Alors que la résurgence du M23, soutenu militairement par le Rwanda, aggrave encore la crise humanitaire dans le Nord-Kivu, le fondateur de Panzi juge que cet accord contredit les principes européens de paix et de droits humains.
« […] Ce partenariat stratégique avec le régime dictatorial de Kigali apparaît en totale contradiction avec le principe de cohérence et les valeurs fondamentales de l’UE, notamment la promotion de la paix et des droits humains, qui devraient être, conformément aux Traités européens, des objectifs fondamentaux dans ses relations extérieures », déplore le prix Nobel de la paix 2018.
En revanche, il exhorte l’UE à faire respecter son devoir de diligence dans les chaînes d’approvisionnement minières pour couper court au financement des groupes rebelles par l’exploitation illégale. Sans quoi,dit-il, la transition énergétique verte européenne restera « entachée du sang congolais ».
« A défaut, la transition énergétique dite verte et propre restera rouge du sang des femmes et des enfants congolais et salie par les activités criminelles des groupes armés. Nous aspirons à ce que les citoyens européens épris de paix et de justice sociale entendent cet appel et changent de cap lors des prochaines élections en juin 2024 », a-t-il souligné.
Depuis Strasbourg en 2014, le Dr Mukwege alerte sur la nécessité de cohérence entre politiques économiques et respect des droits. Il appelle les citoyens européens à faire pression pour un changement de cap de l’UE vis-à-vis du Rwanda.
« C’est dans ce contexte que nous réitérons notre appel lancé à Strasbourg en 2014 à l’occasion de la remise du Prix Sakharov du Parlement européen pour la liberté de pensée de veiller à assurer davantage de cohérence entre les politiques économiques et le respect des droits de l’homme, et à placer la dignité humaine au centre des préoccupations économiques et financières et exhortons les institutions et les pays européens à rendre effectif et contraignant le règlement de l’UE sur le devoir de diligence pour les chaînes d’approvisionnement des minerais, entré en vigueur en 2021 et pourtant largement détourné par des filières opaques d’approvisionnement transfrontalier entre la RDC et le Rwanda », conclut le Docteur Mukwege.
le risque d’accentuer le pillage des ressources naturelles de la RDC plane
Peu avant la réaction du Dr Mukwege, le gouvernement congolais a vivement critiqué ce protocole d’accord signé entre l’UE et le Rwanda.
Dans un communiqué, le ministre des Affaires étrangères congolais estime que cet accord risque d’accentuer le pillage des ressources naturelles de la RDC par le voisin rwandais.

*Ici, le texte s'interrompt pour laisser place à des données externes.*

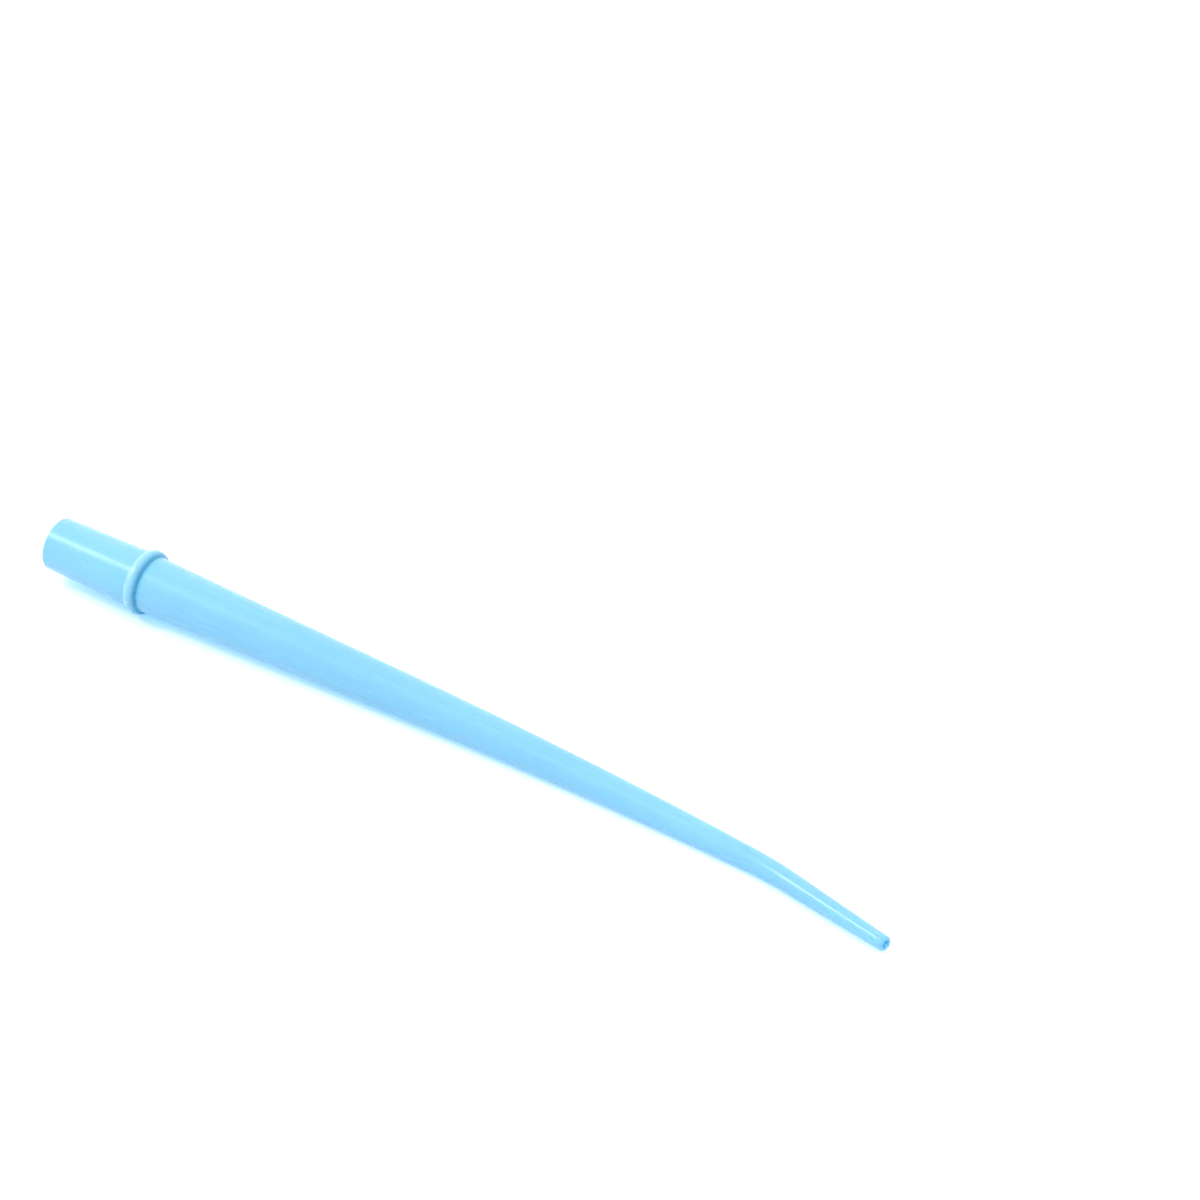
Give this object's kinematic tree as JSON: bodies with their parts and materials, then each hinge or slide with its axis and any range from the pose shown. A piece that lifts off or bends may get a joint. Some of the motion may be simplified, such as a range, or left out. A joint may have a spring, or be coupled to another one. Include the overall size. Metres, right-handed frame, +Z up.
{
  "type": "surgical aspirator tip",
  "caption": "One-piece moulded suction tip: open plug-in connector with a half-round stop collar, long conical, slightly bowed barrel and a short bend into a thin nozzle.",
  "frame": {"origin": "bottom centre of the bounding box, on the surface that the tip lies on", "axes": "+X along the connector and barrel, from the open connector towards the nozzle; +Z up from the surface; the nozzle bends towards -Y"},
  "size_m": [0.2014, 0.0192, 0.0134],
  "materials": {
    "blue_plastic": "smooth moulded polypropylene, glossy and slightly translucent, sky blue"
  },
  "bodies": {
    "root": {"aspirator_tip": "blue_plastic"}
  },
  "joints": []
}
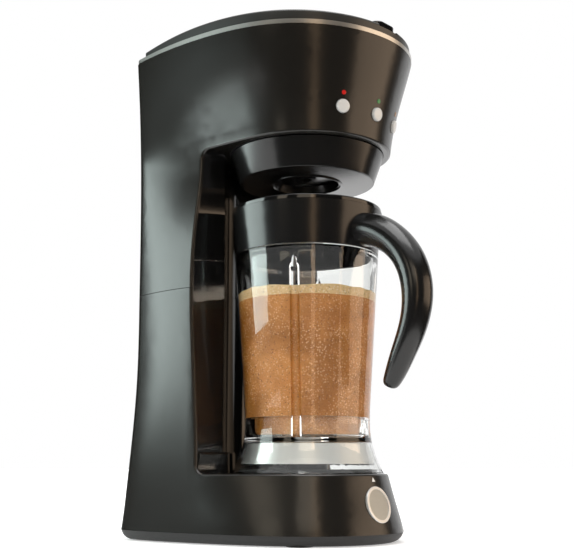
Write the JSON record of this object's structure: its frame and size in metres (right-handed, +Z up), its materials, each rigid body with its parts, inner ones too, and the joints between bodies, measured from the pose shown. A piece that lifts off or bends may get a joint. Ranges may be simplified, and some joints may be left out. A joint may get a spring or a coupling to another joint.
{
  "type": "frappe maker",
  "caption": "Drip coffee maker over a blender jar: hinged water lid, twist-out basket, press buttons, lift-off handled jar with spinning blades.",
  "frame": {"origin": "centre of the bounding box at the bottom of the feet", "axes": "+Z up, -Y to the front where the jar's handle points, +X to the right seen from the front"},
  "size_m": [0.1702, 0.2226, 0.3726],
  "materials": {
    "housing": "satin gloss, dark charcoal",
    "liner": "high gloss, black",
    "under_cover": "matte, black",
    "soft_black": "matte",
    "screw_steel": "zinc bright",
    "silver_trim": "satin silver",
    "lid": "satin gloss, graphite",
    "tank": "smoked, smooth",
    "hose": "translucent, soft",
    "white_plastic": "matte, white",
    "heater": "cast and brushed",
    "inner_black": "matte, black",
    "basket": "high gloss, black",
    "filter_frame": "satin, black",
    "mesh": "fine woven",
    "buttons": "satin silver",
    "lights": "clear tinted",
    "jar_clear": "clear, polished",
    "jar_black": "high gloss, black",
    "blade_base": "satin silver",
    "nut": "satin grey",
    "bronze": "sintered",
    "blade_steel": "ground",
    "coupling": "matte, black",
    "motor_steel": "zinc plated",
    "magnet": "sintered, grey",
    "armature": "varnished",
    "board": "green, satin",
    "wires": "satin",
    "badge_ring": "satin silver",
    "badge_disc": "gloss, plain"
  },
  "bodies": {
    "housing": {"base_shell": "housing", "upper_shell": "housing", "liner_lower": "liner", "liner_upper": "liner", "bottom_cover": "under_cover", "rubber_feet": "soft_black", "cover_screws": "screw_steel", "top_trim": "silver_trim", "lid_hinge_pins": "screw_steel", "water_tank": "tank", "feed_hose": "hose", "check_valve": "white_plastic", "flow_heater": "heater", "thermostat": "heater", "riser_hose": "hose", "shower_head": "inner_black", "basket_ring": "inner_black", "switch_bracket": "inner_black", "tact_switches": "white_plastic", "light_pipes": "lights", "jar_seat_ring": "soft_black", "spindle_seal": "soft_black", "motor_can": "motor_steel", "motor_magnets": "magnet", "motor_plate": "motor_steel", "motor_bushes": "bronze", "motor_isolators": "soft_black", "motor_screws": "screw_steel", "control_board": "board", "wire_loom": "wires", "cord_grommet": "soft_black", "badge_ring": "badge_ring", "badge_disc": "badge_disc"},
    "reservoir_cover": {"reservoir_lid": "lid", "lift_tab": "liner"},
    "basket": {"brew_basket": "basket", "filter_frame": "filter_frame", "filter_mesh": "mesh"},
    "jar_body": {"jar": "jar_clear", "jar_collar": "jar_black", "handle_grip": "jar_black", "handle_cover": "jar_black", "blade_base": "blade_base", "floor_gasket": "soft_black", "floor_nut": "nut", "shaft_bush": "bronze", "shaft_seal": "soft_black"},
    "jar_cap": {"jar_lid": "jar_black", "lid_gasket": "soft_black"},
    "blades": {"blade_cross": "blade_steel", "cap_nut": "blade_steel", "blade_shaft": "blade_steel", "driven_coupling": "coupling"},
    "rotor": {"motor_rotor": "armature", "motor_shaft": "blade_steel", "cooling_fan": "inner_black", "drive_coupling": "coupling"},
    "power_key": {"power_button": "buttons"},
    "brew_key": {"brew_button": "buttons"},
    "blend_key": {"blend_button": "buttons"}
  },
  "joints": [
    {"name": "reservoir_lid_hinge", "type": "hinge", "parent": "housing", "child": "reservoir_cover", "pos_m": [0, 0.10223, 0.36887], "axis": [-1, 0, 0], "range_deg": [0, 95]},
    {"name": "basket_turn", "type": "hinge", "parent": "housing", "child": "basket", "pos_m": [0, -0.00374, 0.281], "axis": [0, 0, 1], "range_deg": [0, 50]},
    {"name": "jar_lift", "type": "slide", "parent": "housing", "child": "jar_body", "axis": [0, 0, 1], "range_m": [0, 0.016]},
    {"name": "jar_lid_turn", "type": "hinge", "parent": "jar_body", "child": "jar_cap", "pos_m": [0, -0.00374, 0.236], "axis": [0, 0, 1], "range_deg": [0, 90]},
    {"name": "motor_spin", "type": "hinge", "parent": "housing", "child": "rotor", "pos_m": [0, -0.00374, 0.03], "axis": [0, 0, 1], "continuous": true},
    {"name": "blade_spin", "type": "hinge", "parent": "jar_body", "child": "blades", "pos_m": [0, -0.00374, 0.07], "axis": [0, 0, 1], "continuous": true},
    {"name": "power_press", "type": "slide", "parent": "housing", "child": "power_key", "axis": [0.4432, 0.8699, 0.2164], "range_m": [0, 0.0016], "stiffness_N_per_m": 300, "springref_m": -0.001},
    {"name": "brew_press", "type": "slide", "parent": "housing", "child": "brew_key", "axis": [0, 0.9763, 0.2164], "range_m": [0, 0.0016], "stiffness_N_per_m": 300, "springref_m": -0.001},
    {"name": "blend_press", "type": "slide", "parent": "housing", "child": "blend_key", "axis": [-0.4432, 0.8699, 0.2164], "range_m": [0, 0.0016], "stiffness_N_per_m": 300, "springref_m": -0.001}
  ],
  "couplings": [
    {"joint": "blade_spin", "follows": "motor_spin", "ratio": 1}
  ]
}
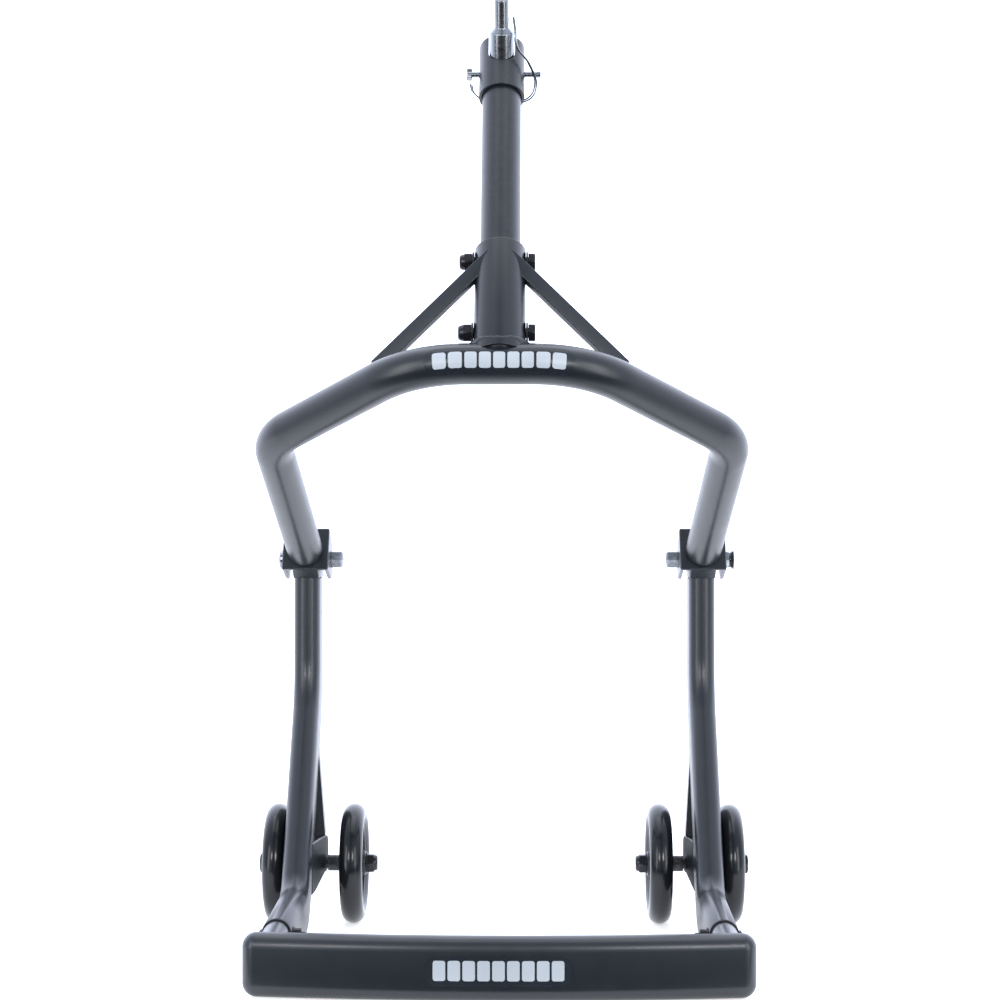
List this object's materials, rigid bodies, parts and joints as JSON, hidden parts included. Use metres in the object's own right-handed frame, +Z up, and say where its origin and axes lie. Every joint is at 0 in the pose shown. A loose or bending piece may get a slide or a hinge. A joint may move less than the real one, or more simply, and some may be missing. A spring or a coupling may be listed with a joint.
{
  "type": "paddock stand",
  "caption": "Head-lift motorcycle paddock stand: wheeled U floor frame, bent arch folding on upright arms, and a leaning sleeved post with a swinging stem pin.",
  "frame": {"origin": "middle of the bounding box, on the floor", "axes": "+X to the right seen from the handle, +Y away from the handle towards the fold pivots, +Z up"},
  "size_m": [0.5136, 0.4628, 0.9378],
  "materials": {
    "frame_paint": "satin gunmetal powder coat",
    "black_hardware": "black oxide steel",
    "zinc_steel": "bright zinc plate",
    "tyre_black": "smooth black polyurethane",
    "core_black": "moulded nylon",
    "black_plastic": "moulded collar",
    "name_plate": "printed sticker with a plain pattern"
  },
  "bodies": {
    "frame": {"handle_bar": "frame_paint", "handle_decal": "name_plate", "left_axle_bolt": "black_hardware", "left_axle_bracket": "frame_paint", "left_axle_nut": "black_hardware", "left_brace_strut": "frame_paint", "left_handle_bolt": "black_hardware", "left_handle_nut": "black_hardware", "left_inner_spacer": "black_hardware", "left_outer_spacer": "black_hardware", "left_pivot_block": "frame_paint", "left_side_tube": "frame_paint", "left_socket_collar": "black_plastic", "right_axle_bolt": "black_hardware", "right_axle_bracket": "frame_paint", "right_axle_nut": "black_hardware", "right_brace_strut": "frame_paint", "right_handle_bolt": "black_hardware", "right_handle_nut": "black_hardware", "right_inner_spacer": "black_hardware", "right_outer_spacer": "black_hardware", "right_pivot_block": "frame_paint", "right_side_tube": "frame_paint", "right_socket_collar": "black_plastic"},
    "arch": {"arch_decal": "name_plate", "arch_tube": "frame_paint", "left_gusset": "frame_paint", "left_pivot_bolt": "zinc_steel", "left_pivot_bracket": "frame_paint", "left_pivot_nut": "zinc_steel", "lower_clamp_bolt": "black_hardware", "lower_clamp_nut": "black_hardware", "lower_clamp_washer_left": "black_hardware", "lower_clamp_washer_right": "black_hardware", "post_sleeve": "frame_paint", "right_gusset": "frame_paint", "right_pivot_bolt": "zinc_steel", "right_pivot_bracket": "frame_paint", "right_pivot_nut": "zinc_steel", "right_pivot_spacer": "zinc_steel", "upper_clamp_bolt": "black_hardware", "upper_clamp_nut": "black_hardware", "upper_clamp_washer_left": "black_hardware", "upper_clamp_washer_right": "black_hardware"},
    "post": {"lift_post": "frame_paint", "head_socket": "frame_paint"},
    "stem_pin": {"stem_pin": "zinc_steel"},
    "lock_pin": {"lock_pin": "zinc_steel", "lock_wire": "zinc_steel"},
    "left_inner_wheel": {"left_inner_wheel_core": "core_black", "left_inner_wheel_tyre": "tyre_black"},
    "left_outer_wheel": {"left_outer_wheel_core": "core_black", "left_outer_wheel_tyre": "tyre_black"},
    "right_inner_wheel": {"right_inner_wheel_core": "core_black", "right_inner_wheel_tyre": "tyre_black"},
    "right_outer_wheel": {"right_outer_wheel_core": "core_black", "right_outer_wheel_tyre": "tyre_black"}
  },
  "joints": [
    {"name": "arch_fold", "type": "hinge", "parent": "frame", "child": "arch", "pos_m": [0, 0.2034, 0.381], "axis": [-1, 0, 0], "range_deg": [0, 100]},
    {"name": "post_height", "type": "slide", "parent": "arch", "child": "post", "axis": [0, 0.5, 0.866], "range_m": [0, 0.04]},
    {"name": "stem_pin_tilt", "type": "hinge", "parent": "post", "child": "stem_pin", "pos_m": [0, -0.00159, 0.86669], "axis": [-1, 0, 0], "range_deg": [0, 52]},
    {"name": "lock_pin_turn", "type": "hinge", "parent": "post", "child": "lock_pin", "pos_m": [0, -0.00159, 0.86669], "axis": [1, 0, 0], "range_deg": [0, 12]},
    {"name": "left_inner_wheel_spin", "type": "hinge", "parent": "frame", "child": "left_inner_wheel", "pos_m": [-0.1578, 0.1434, 0.0625], "axis": [1, 0, 0], "continuous": true},
    {"name": "left_outer_wheel_spin", "type": "hinge", "parent": "frame", "child": "left_outer_wheel", "pos_m": [-0.2376, 0.1434, 0.0625], "axis": [1, 0, 0], "continuous": true},
    {"name": "right_inner_wheel_spin", "type": "hinge", "parent": "frame", "child": "right_inner_wheel", "pos_m": [0.1635, 0.1434, 0.0625], "axis": [1, 0, 0], "continuous": true},
    {"name": "right_outer_wheel_spin", "type": "hinge", "parent": "frame", "child": "right_outer_wheel", "pos_m": [0.2376, 0.1434, 0.0625], "axis": [1, 0, 0], "continuous": true}
  ]
}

Il craint qu’il ne fournisse de nouveaux moyens à Kigali pour alimenter le conflit dans l’Est congolais.
Le sous-sol congolais regorge d’importants gisements stratégiques comme le coltan, le cobalt et le lithium, longtemps exploités de manière illégale par des réseaux rwandais selon l’ONU. Kinshasa considère que l’accord UE-Rwanda favorisera davantage ce type de trafic, le sous-sol rwandais étant pauvre en minerais.
Kinshasa y voit aussi un acte « peu amical » de l’UE, au moment où la RDC fait face à une nouvelle agression rwandaise dans le Nord-Kivu. Il demande des clarifications sur cet accord qui pourrait saper les efforts de transition dans l’Est du pays.
L’ambassadeur de l’UE a réitéré le soutien de l’Union à la stabilisation de la RDC et à la transparence minière. Cependant, les critiques de Kinshasa montrent sa méfiance croissante envers ce partenariat UE-Rwanda jugé trop favorable aux intérêts de Kigali.